▶ [Brief]: Copy out each line that includes the word "starting".

▶ [Records provided]:
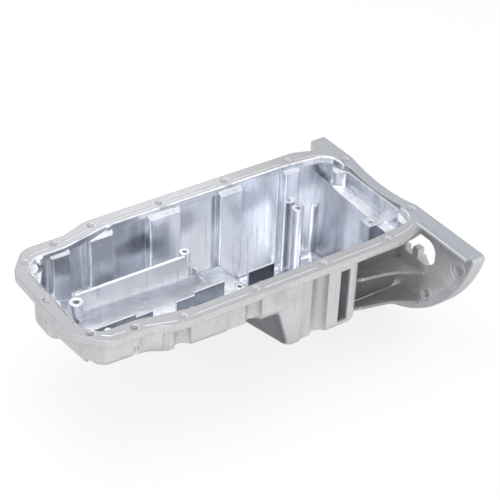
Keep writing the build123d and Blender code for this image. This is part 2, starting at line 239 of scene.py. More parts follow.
castTones = [  # pattern, which way it is taken, low, high, strength, side, colour
    # inside, the blots are partly real stain and partly painted reflection; the patches are painted
    # highlights and painted shade
    ("blots", "rise", 0.50, 0.75, 0.34, "inside", "stainAndShade"),
    ("blots", "fall", 0.28, 0.50, 0.50, "inside", "bright"),
    ("paintedHighlights", "kept", 0.0, 1.0, 1.0, "inside", "bright"),
    ("paintedShadePatches", "kept", 0.0, 1.0, 1.0, "inside", "stainAndShade"),
    ("streaks", "rise", 0.50, 0.80, 0.28, "inside", "stainAndShade"),
    ("clouds", "rise", 0.50, 0.76, 0.45, "outside", "sand"),
    ("clouds", "fall", 0.28, 0.48, 0.26, "outside", "stainAndShade"),
    ("streaks", "rise", 0.52, 0.78, 0.22, "outside", "stainAndShade"),
    ("specks", "rise", 0.54, 0.76, 0.45, "outside", "bore"),
    ("specks", "fall", 0.24, 0.44, 0.40, "outside", "stainAndShade"),
]
castPatches = [  # tone, centre and reach in metres, strength: broad soft painted highlights (bright) and painted shade (dark) on the cast skin
    ("dark", (-0.076, 0.0915, -0.044), (0.034, 0.020, 0.015), 0.80),
    ("dark", (-0.100, -0.0050, -0.050), (0.130, 0.030, 0.014), 0.35),
    ("dark", (0.075, 0.0900, -0.035), (0.040, 0.020, 0.020), 0.40),
    ("dark", (-0.066, -0.0044, -0.051), (0.044, 0.026, 0.012), 0.60),
    ("dark", (-0.125, 0.0805, -0.072), (0.018, 0.014, 0.016), 0.60),
    ("dark", (0.160, 0.0850, -0.030), (0.030, 0.020, 0.022), 0.45),
    ("dark", (-0.012, 0.0915, -0.034), (0.018, 0.010, 0.018), 0.45),
    ("bright", (0.176, 0.0500, -0.085), (0.014, 0.060, 0.080), 1.00),
    ("bright", (0.010, 0.0915, -0.105), (0.050, 0.020, 0.028), 0.90),
    ("bright", (-0.130, 0.0805, -0.022), (0.030, 0.014, 0.022), 1.00),
    ("bright", (-0.087, 0.0228, -0.043), (0.070, 0.006, 0.020), 1.00),
    ("bright", (-0.114, 0.0900, -0.040), (0.030, 0.020, 0.024), 0.85),
    ("bright", (-0.125, 0.0805, -0.040), (0.016, 0.014, 0.060), 0.80),
    ("bright", (-0.044, 0.0805, -0.020), (0.024, 0.014, 0.022), 0.45),
    ("bright", (-0.010, 0.0915, -0.075), (0.040, 0.020, 0.030), 0.60),
    ("bright", (-0.060, 0.0560, -0.105), (0.110, 0.036, 0.030), 0.95),
    ("bright", (-0.120, 0.0230, -0.045), (0.090, 0.004, 0.022), 0.70),
    ("bright", (0.150, 0.0600, -0.060), (0.026, 0.040, 0.055), 0.60),
    ("bright", (0.100, 0.0900, -0.100), (0.040, 0.020, 0.035), 0.60),
    ("bright", (-0.212, 0.0600, -0.030), (0.026, 0.040, 0.045), 0.60),
]
patchEdge = (0.35, 1.25)  # where a patch starts to fade and ends, as shares of its reach
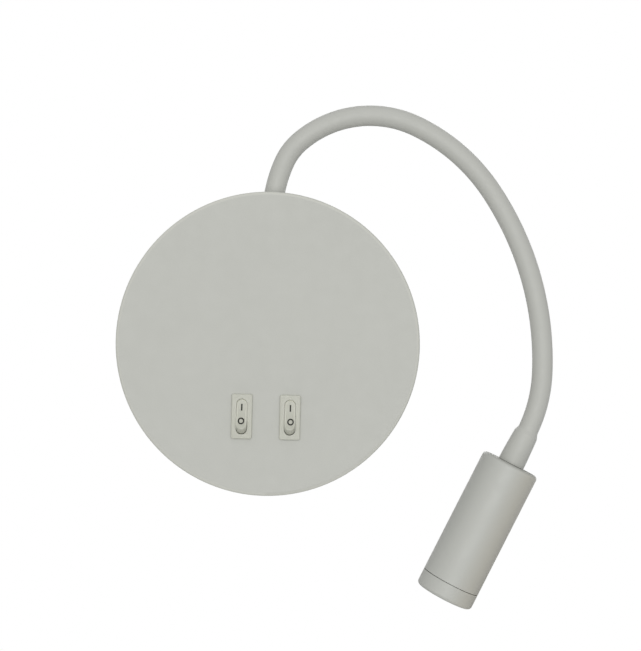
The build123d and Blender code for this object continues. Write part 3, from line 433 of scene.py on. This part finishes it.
def cover_edge_light_mask(tree):
    """Painted light: one on the cover's rounded edge, none on its face and its rim."""
    radius = hypotenuse(tree, offset_along(tree, across), offset_along(tree, up))
    outward = rising(tree, radius, cover_high.x - cover_edge_radius, cover_high.x)
    forward = rising(tree, offset_along(tree, towards_room, cover_low), -cover_edge_radius, 0.0)
    return maths(tree, "MULTIPLY", outward, forward)


# Switches: painted light, a paler line on each rocker's rounded edge and on the wall of its opening, lightening
# the shade there; it fades out towards the rocker's lower end, so the shade there stays dark
rocker_hinges = {side: joint_places[f"switch_{side}"] for side in sides}
rocker_half_width = 2.62 * MM
rocker_straight = 6.05 * MM
rocker_edge_radius = 0.9 * MM
opening_half_width = 2.75 * MM
opening_lip = 0.15 * MM
outline_fade_start = -6.0 * MM
outline_fade_end = -2.0 * MM


def rocker_outline(tree, hinge):
    """Distance from a rocker's middle line, and a factor that fades out towards its lower end."""
    above = offset_along(tree, up, hinge)
    past = maths(tree, "SUBTRACT", maths(tree, "ABSOLUTE", above), rocker_straight)
    radius = hypotenuse(tree, offset_along(tree, across, hinge), maths(tree, "MAXIMUM", past, 0.0))
    return radius, rising(tree, above, outline_fade_start, outline_fade_end)


def rocker_rim_light_mask(hinge):
    """Painted light: one on a rocker's rounded edge."""
    def factor(tree):
        radius, fade = rocker_outline(tree, hinge)
        outward = rising(tree, radius, rocker_half_width - rocker_edge_radius, rocker_half_width)
        return maths(tree, "MULTIPLY", outward, fade)
    return factor


def opening_wall_light_mask(hinge):
    """Painted light: one on the wall of the opening round a rocker, where the gap is shaded, none on the frame's
    face.
    """
    def factor(tree):
        radius, fade = rocker_outline(tree, hinge)
        inward = falling(tree, radius, opening_half_width, opening_half_width + opening_lip)
        return maths(tree, "MULTIPLY", inward, fade)
    return factor


# Head: painted warm reflection, a warmer tone on its right as the room sees it, and painted shade, a darker tone
# without shine on its upper end
head_low, head_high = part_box("head_barrel")
head_radius = (head_high - head_low).y / 2
head_right = -side_of(head_direction)
warm_start_share = 0.05
warm_end_share = 0.6
head_end_depth = 1.2 * MM


def head_right_reflection_mask(tree):
    """Painted warm reflection: none on the head's left as the room sees it, one near its right edge."""
    offset = offset_along(tree, head_right, hinges[-1])
    return rising(tree, offset, warm_start_share * head_radius, warm_end_share * head_radius)


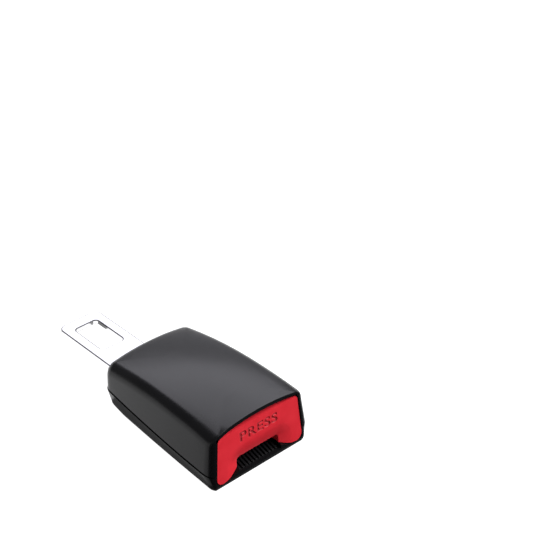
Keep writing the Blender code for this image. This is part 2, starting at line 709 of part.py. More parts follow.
def make_lower_cover(material):
    lip_outer = WALL + LIP_CLEARANCE
    lip_inner = lip_outer + LIP_THICKNESS

    def bottom(x, y):
        return underside(y)

    def floor_top(x, y):
        return underside(y) + FLOOR

    def lip_top(x, y):
        share = min(max((y - FRONT_CORNER_DEPTH) / WALL, 0.0), 1.0)
        return seam(y) + LIP_HEIGHT * share

    def shelf(x, y):
        return seam(y) - SEAM_OPENING / 2

    def fillet_ring(angle):
        inset = HULL_TAPER - SEAM_STEP + BOTTOM_FILLET * (1 - math.cos(angle))
        front = FRONT_LIP_SETBACK + FRONT_BOTTOM_ROUND * (1 - math.cos(angle))
        rise = BOTTOM_FILLET * (1 - math.sin(angle))
        return housing_ring(lambda x, y: underside(y) + rise, seam, inset, front)

    rings = [
        housing_ring(floor_top, seam, lip_inner + 11 * MM, lip_inner + 11 * MM),
        housing_ring(floor_top, seam, lip_inner + BOTTOM_FILLET / 2, lip_inner + BOTTOM_FILLET / 2),
        housing_ring(lambda x, y: floor_top(x, y) + BOTTOM_FILLET / 3, seam,
                     lip_inner + HULL_TAPER / 2, lip_inner + HULL_TAPER / 2),
        housing_ring(lip_top, seam, lip_inner, lip_inner),
        housing_ring(lip_top, seam, lip_outer, lip_outer),
        housing_ring(shelf, seam, lip_outer, lip_outer),
        housing_ring(shelf, seam, -SEAM_STEP, FRONT_LIP_SETBACK),
    ]
    for i in range(FILLET_STEPS + 1):
        rings.append(fillet_ring(math.pi / 2 * i / FILLET_STEPS))
    rings.append(housing_ring(bottom, seam, BOTTOM_FILLET + 12 * MM, BOTTOM_FILLET + 9 * MM))
    cover = loft("lower_cover", rings, spine_cap(floor_top), spine_cap(bottom))

    cut(cover, button_bore("bore_tool", SLIDE_GAP), slot_mouth(FRAME_FRONT))

    ramp_rear_z = FRAME_TOP - SEAT_GAP
    ramp = [
        (2 * FRONT_BOTTOM_ROUND, FLOOR / 2), (RAMP_REAR, FLOOR / 2),
        (RAMP_REAR, ramp_rear_z - RAMP_RIB_HEIGHT), (2 * FRONT_BOTTOM_ROUND, RAMP_LIP - RAMP_RIB_HEIGHT),
    ]
    inner_half = NOTCH_HALF_WIDTH - 2 * SEAT_GAP
    join(cover, plate("ramp", "side", [ramp], -inner_half, inner_half))
    pitch = 2 * (inner_half - RAMP_RIB_WIDTH) / (RAMP_RIB_COUNT - 1)
    rib_front = FRONT_BOTTOM_ROUND
    rib = [(rib_front, FLOOR / 2), (RAMP_REAR - SEAT_GAP, FLOOR / 2), (RAMP_REAR - SEAT_GAP, ramp_rear_z),
           (rib_front, RAMP_LIP + SEAT_GAP)]
    for i in range(RAMP_RIB_COUNT):
        middle = -inner_half + RAMP_RIB_WIDTH + pitch * i
        join(cover, plate("ramp_rib", "side", [rib], middle - RAMP_RIB_WIDTH / 2,
                          middle + RAMP_RIB_WIDTH / 2))

    rib_top = FRAME_BOTTOM - SEAT_GAP
    for side in (-1, 1):
        middle = side * FLOOR_RIB_X
        join(cover, side_block("floor_rib", side, FLOOR_RIB_X - FLOOR_RIB_WIDTH / 2,
                               FLOOR_RIB_X + FLOOR_RIB_WIDTH / 2,
                               (FLOOR_RIB_FRONT, FLOOR_RIB_REAR), (FLOOR / 2, rib_top)))
        for y in (PEG_FRONT_Y, PEG_REAR_Y):
            join(cover, rod("peg_boss", "z", (middle, y, FLOOR / 2), rib_top - SEAT_GAP - FLOOR / 2,
                            2 * PEG_RADIUS, segments=16),
                 rod("peg", "z", (middle, y, FLOOR / 2), FRAME_TOP - SEAT_GAP - FLOOR / 2,
                     PEG_RADIUS, segments=16))
        for y in (HOOK_FRONT_Y, HOOK_REAR_Y):
            join(cover, snap_hook(side, y))
    window_half = TONGUE_WIDTH / 2 + SEAT_GAP
    cut(cover, block("tongue_window_tool",
                     (-window_half, FRAME_REAR + SEAT_GAP, TONGUE_TOP - TONGUE_GAUGE - SEAT_GAP),
                     (window_half, HOUSING_LENGTH + WALL, TONGUE_TOP + SEAT_GAP)))
    return finish(cover, material)


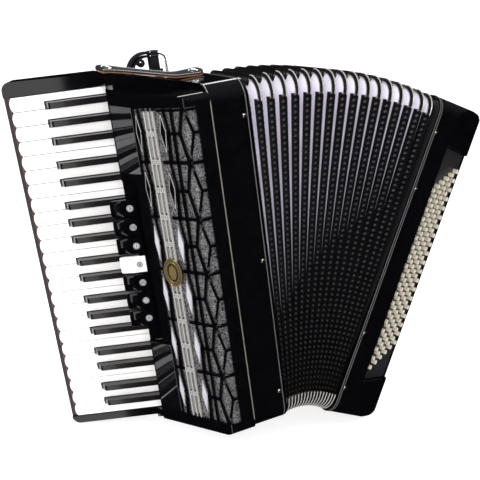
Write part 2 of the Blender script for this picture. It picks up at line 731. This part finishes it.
def grille_at(u, z, h=0.0):
    """Treble-frame point on the grille: u along the slanted side from its front corner, negative
    round on the front; h outwards from the surface."""
    u, z, h = np.broadcast_arrays(*(np.asarray(a, float) for a in (u, z, h)))
    turn = math.acos(np.clip(facet_dir @ np.array([-1.0, 0.0]), -1, 1))
    tangent = GRILLE_R * math.tan(turn / 2)
    centre = GRILLE_CORNER + tangent * np.array([1.0, 0.0]) + GRILLE_R * np.array([0.0, 1.0])
    front = np.array([0.0, -1.0])
    t = np.clip((u + tangent) / (2 * tangent), 0, 1)
    angle = t * turn
    start = math.atan2(front[1], front[0])
    normal = np.stack([np.cos(start - angle), np.sin(start - angle)], -1)
    flat = np.where((u > tangent)[..., None], facet_dir * (u - tangent)[..., None],
                    np.where((u < -tangent)[..., None],
                             np.array([1.0, 0.0]) * (-u - tangent)[..., None], 0.0))
    xy = centre + normal * (GRILLE_R + h)[..., None] + flat
    return np.concatenate([xy, z[..., None]], -1)


def rib(build, a, b, width, low=-2.4, high=0.35, mat=0):
    """A bar on the grille from a to b, each (u, z), of some width, following the curve."""
    a, b = np.array(a, float), np.array(b, float)
    steps = max(2, int(np.linalg.norm(b - a) / 3.5))
    t = np.linspace(0, 1, steps + 1)[:, None]
    line = a + (b - a) * t
    side = np.array([-(b - a)[1], (b - a)[0]]) / np.linalg.norm(b - a)
    half = width / 2
    loop = [(-half, low), (half, low), (half, high - 0.5), (half - 0.5, high),
            (0.5 - half, high), (-half, high - 0.5)]
    rows = [[grille_at(*(p + side * x), h) for x, h in loop] for p in line]
    build.grid(np.array(rows), close_cols=True, cap=True, mat=mat)


def plate(build, outline, high, thick, mat=0, rim=0.6):
    """A flat plate on the grille with a chamfered rim; outline is a list of (u, z)."""
    outline = np.array(outline, float)
    centre = outline.mean(0)
    inner = centre + (outline - centre) * (1 - rim / 8)
    rows = [[grille_at(u, z, high - thick) for u, z in outline],
            [grille_at(u, z, high - 0.3) for u, z in outline],
            [grille_at(u, z, high) for u, z in inner]]
    build.grid(np.array(rows), close_cols=True, cap=True, mat=mat)


def grille_lattice():
    """Black ribs: nodes on each period line and spread ribs halfway, around diamond openings."""
    build = Build()
    for k in range(PERIODS):
        top = LATTICE_Z[1] - PERIOD * k
        mid = top - PERIOD / 2
        low = top - PERIOD
        for edge in (min(top, HEADER_Z), low):
            rib(build, (4.3, edge), (-6.5, mid), 4.0)
            rib(build, (6.7, edge), (15.6, mid), 4.0)
            rib(build, (38.5, edge), (32.6, mid), 3.2)
            rib(build, (80.5, edge), (75.8, mid), 3.0)
        rib(build, (25.2, min(top, HEADER_Z)), (25.2, low), 4.4)
        rib(build, (35.0, mid + 3), (35.5, low), 3.6)
        rib(build, (76.0, mid + 3), (77.0, low), 3.2)
        rib(build, (14.5, mid), (33.5, mid), 4.2)
        rib(build, (-6.0, mid), (-13.9, mid), 4.2)
        rib(build, (74.5, mid), (79.0, mid), 4.0)
        if k:
            rib(build, (-13.9, top), (49.0, top), 4.6)
            rib(build, (72.0, top), (88.0, top), 4.0)
            rib(build, (3.0, top - 7), (3.0, top + 7), 5.0)
    rib(build, (-13.9, 464.9), (48.5, 464.9), 3.4)
    rib(build, (50, 466.2), (74, 466.2), 2.0)
    piece = in_frame(build, treble).piece("lattice_ribs", M["lacquer"], "treble")
    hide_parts("grille_lattice")


def grille_kites():
    build = Build()
    for k in range(PERIODS):
        mid = LATTICE_Z[1] - PERIOD * (k + 0.5)
        for centre, half in ((41.8, 4.6), (83.2, 3.8)):
            outline = np.array([(centre - half, mid + 2), (centre - 0.5, mid - 25),
                                (centre + half, mid + 1), (centre + 0.6, mid + 25)])
            plate(build, outline, 0.1, 2.0, mat=2 if k < 2 else 0)
            middle = outline.mean(0)
            for a, b in zip(outline, np.roll(outline, -1, 0)):
                a, b = (middle + (c - middle) * 0.97 for c in (a, b))
                rib(build, a, b, 0.9, -0.6, 0.5, 1)
    piece = in_frame(build, treble).piece("grille_kites", [M["kite"], M["bar"], M["gloss"]],
                                          "treble", sharp=20)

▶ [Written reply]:
Keep writing the build123d and Blender code for this image. This is part 2, starting at line 239 of scene.py. More parts follow.
Keep writing the Blender code for this image. This is part 2, starting at line 709 of part.py. More parts follow.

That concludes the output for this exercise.